>>>
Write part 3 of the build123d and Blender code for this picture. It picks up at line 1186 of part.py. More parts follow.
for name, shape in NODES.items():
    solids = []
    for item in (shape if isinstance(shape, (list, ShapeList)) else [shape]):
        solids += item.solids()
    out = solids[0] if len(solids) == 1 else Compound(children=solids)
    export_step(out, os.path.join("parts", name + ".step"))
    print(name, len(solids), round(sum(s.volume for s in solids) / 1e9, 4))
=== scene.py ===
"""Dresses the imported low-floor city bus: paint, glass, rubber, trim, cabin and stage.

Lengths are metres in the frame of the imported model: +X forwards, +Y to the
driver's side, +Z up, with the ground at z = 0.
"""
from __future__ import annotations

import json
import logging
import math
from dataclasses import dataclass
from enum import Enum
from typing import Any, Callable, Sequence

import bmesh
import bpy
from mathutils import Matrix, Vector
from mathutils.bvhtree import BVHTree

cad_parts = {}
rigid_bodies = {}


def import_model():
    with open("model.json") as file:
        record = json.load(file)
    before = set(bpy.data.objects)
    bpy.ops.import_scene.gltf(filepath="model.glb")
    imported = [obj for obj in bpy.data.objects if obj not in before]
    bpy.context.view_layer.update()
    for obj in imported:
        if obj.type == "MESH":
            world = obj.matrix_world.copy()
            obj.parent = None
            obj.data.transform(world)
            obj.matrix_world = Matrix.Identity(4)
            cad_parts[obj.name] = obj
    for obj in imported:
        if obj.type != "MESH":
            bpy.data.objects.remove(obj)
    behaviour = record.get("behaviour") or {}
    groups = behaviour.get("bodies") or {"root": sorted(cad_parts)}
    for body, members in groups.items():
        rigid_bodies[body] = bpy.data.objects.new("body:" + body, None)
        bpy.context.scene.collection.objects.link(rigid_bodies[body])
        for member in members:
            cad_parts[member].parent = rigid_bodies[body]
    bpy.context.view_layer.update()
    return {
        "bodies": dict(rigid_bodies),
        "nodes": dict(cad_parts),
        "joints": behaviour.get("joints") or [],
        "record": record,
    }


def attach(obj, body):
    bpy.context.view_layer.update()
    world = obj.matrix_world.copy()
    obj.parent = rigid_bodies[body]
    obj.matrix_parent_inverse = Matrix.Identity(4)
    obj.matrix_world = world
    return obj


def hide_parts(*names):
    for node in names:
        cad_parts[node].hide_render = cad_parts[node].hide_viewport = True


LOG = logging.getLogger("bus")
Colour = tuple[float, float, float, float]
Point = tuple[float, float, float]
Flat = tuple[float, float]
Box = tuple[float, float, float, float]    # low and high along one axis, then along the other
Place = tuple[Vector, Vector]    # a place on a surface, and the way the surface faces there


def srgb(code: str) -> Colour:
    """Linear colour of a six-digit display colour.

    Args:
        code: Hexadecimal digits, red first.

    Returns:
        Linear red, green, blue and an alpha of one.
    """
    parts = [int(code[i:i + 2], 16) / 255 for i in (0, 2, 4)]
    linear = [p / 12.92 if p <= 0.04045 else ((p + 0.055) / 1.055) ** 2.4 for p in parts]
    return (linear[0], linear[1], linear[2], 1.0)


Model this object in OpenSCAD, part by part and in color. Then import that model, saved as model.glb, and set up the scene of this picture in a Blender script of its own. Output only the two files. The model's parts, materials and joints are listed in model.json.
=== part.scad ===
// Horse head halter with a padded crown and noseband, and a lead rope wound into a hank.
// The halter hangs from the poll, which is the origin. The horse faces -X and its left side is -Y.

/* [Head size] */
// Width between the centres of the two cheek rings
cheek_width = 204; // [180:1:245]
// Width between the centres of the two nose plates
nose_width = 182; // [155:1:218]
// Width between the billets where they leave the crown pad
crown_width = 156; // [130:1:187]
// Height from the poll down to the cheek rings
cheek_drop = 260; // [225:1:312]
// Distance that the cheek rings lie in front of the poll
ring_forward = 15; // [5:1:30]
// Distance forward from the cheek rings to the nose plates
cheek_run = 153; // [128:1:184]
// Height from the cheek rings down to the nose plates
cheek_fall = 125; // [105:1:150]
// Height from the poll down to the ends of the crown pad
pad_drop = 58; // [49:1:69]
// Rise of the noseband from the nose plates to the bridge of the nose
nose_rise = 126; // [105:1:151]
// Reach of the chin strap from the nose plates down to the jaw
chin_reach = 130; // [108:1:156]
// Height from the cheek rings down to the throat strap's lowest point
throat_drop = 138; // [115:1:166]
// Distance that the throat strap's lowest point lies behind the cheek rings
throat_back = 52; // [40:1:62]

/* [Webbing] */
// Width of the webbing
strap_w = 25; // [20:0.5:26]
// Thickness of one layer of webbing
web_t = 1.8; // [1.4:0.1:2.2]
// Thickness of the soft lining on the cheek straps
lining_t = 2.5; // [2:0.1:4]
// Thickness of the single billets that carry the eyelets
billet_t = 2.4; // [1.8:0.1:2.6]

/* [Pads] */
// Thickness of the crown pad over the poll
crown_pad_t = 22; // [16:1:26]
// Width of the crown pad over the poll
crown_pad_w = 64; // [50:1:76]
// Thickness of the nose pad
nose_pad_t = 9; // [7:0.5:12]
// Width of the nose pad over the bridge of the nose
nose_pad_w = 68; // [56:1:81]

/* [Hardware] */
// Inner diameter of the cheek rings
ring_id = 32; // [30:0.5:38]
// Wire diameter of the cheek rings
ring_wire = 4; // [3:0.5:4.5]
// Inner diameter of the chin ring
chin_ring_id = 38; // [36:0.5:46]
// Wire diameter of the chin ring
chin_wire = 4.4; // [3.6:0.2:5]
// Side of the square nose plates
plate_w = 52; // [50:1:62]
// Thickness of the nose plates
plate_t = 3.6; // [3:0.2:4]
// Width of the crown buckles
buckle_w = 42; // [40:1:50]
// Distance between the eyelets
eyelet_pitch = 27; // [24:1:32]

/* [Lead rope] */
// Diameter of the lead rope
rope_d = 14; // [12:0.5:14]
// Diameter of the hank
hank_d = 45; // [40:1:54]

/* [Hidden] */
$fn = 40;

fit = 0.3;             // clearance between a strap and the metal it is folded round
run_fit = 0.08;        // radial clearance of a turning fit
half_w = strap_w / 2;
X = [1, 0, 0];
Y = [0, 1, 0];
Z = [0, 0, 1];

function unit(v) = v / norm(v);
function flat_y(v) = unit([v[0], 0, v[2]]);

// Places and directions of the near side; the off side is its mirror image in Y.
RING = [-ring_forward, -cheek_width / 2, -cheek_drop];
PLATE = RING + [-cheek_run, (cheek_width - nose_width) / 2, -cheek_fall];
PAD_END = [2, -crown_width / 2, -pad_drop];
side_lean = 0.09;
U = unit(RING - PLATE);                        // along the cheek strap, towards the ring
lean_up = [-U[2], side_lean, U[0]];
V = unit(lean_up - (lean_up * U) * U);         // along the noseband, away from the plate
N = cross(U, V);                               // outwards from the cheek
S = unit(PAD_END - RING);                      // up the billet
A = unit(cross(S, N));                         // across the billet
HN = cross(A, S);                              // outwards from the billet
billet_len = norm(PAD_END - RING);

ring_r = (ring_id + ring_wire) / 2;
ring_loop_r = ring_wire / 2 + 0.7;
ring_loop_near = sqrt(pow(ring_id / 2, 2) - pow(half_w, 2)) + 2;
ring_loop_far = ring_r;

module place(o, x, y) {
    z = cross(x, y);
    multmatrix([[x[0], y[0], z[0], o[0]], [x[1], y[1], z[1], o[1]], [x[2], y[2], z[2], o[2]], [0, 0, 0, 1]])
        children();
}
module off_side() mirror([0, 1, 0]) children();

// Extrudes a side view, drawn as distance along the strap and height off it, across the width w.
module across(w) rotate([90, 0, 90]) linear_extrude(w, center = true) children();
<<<
Among the entries above, locate the lines containing "for item in" and "from __future__ import annotations", and transcribe exactly those two lines and all lines between.

    for item in (shape if isinstance(shape, (list, ShapeList)) else [shape]):
        solids += item.solids()
    out = solids[0] if len(solids) == 1 else Compound(children=solids)
    export_step(out, os.path.join("parts", name + ".step"))
    print(name, len(solids), round(sum(s.volume for s in solids) / 1e9, 4))
=== scene.py ===
"""Dresses the imported low-floor city bus: paint, glass, rubber, trim, cabin and stage.

Lengths are metres in the frame of the imported model: +X forwards, +Y to the
driver's side, +Z up, with the ground at z = 0.
"""
from __future__ import annotations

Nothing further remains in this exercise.